The fines for violating the new rule span from 5000 to 25’000 leva for first offence and from 30’000 to 50’000 for subsequent violations.

A day after the decree the association of grocery store chains published an open letter against the new rules. It sharply criticized Agriculture Minister Dessislava Taneva and expressed amazement from the decree to the point of supposing she had actively misled her colleagues. The piece of legislation, which the open letter discusses most is that grocery store chains must secure 90% of milk products be made with Bulgarian raw milk. The authors of the letter are categorical the milk produced is not nearly enough to account for the demand. This would open up large area for low-quality milk products to develop a market reach, which they would not be able to normally.

The letter suspects Minister Taneva has an ulterior motive to propose a bill, which in their view ultimately harms the supply chain, the market, the small local producers and the consumer. The authors argue that the only actor to benefit from the legislation are large-scale Bulgarian producers, leading them to suspect lobbyism.

"Whose interest is [Taneva] protecting? Is it the small local farmers' or is it the interest of a large oligarch," they wrote.

Apart from decreeing a quota for Bulgarian goods is grocery chain stores, the government has also suspended food import of non-EU countries.

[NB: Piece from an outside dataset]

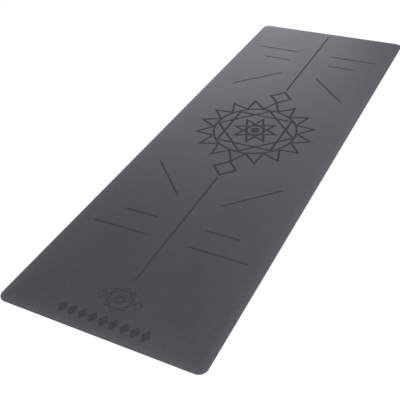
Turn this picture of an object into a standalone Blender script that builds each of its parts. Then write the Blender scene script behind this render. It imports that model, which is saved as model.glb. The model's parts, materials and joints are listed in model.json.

This is the second instance the government has tried to implement a rule, heavily disrupting free trade. In the first set of legislation, which Parliament voted under the state of emergency on March 16, one article introduced a limit to the retail price for all goods. It stated a good cannot be sold for a price, which differs from the average price of the seller sold in the past three months. The article was one of the two vetoed by the president, and ultimately dropped.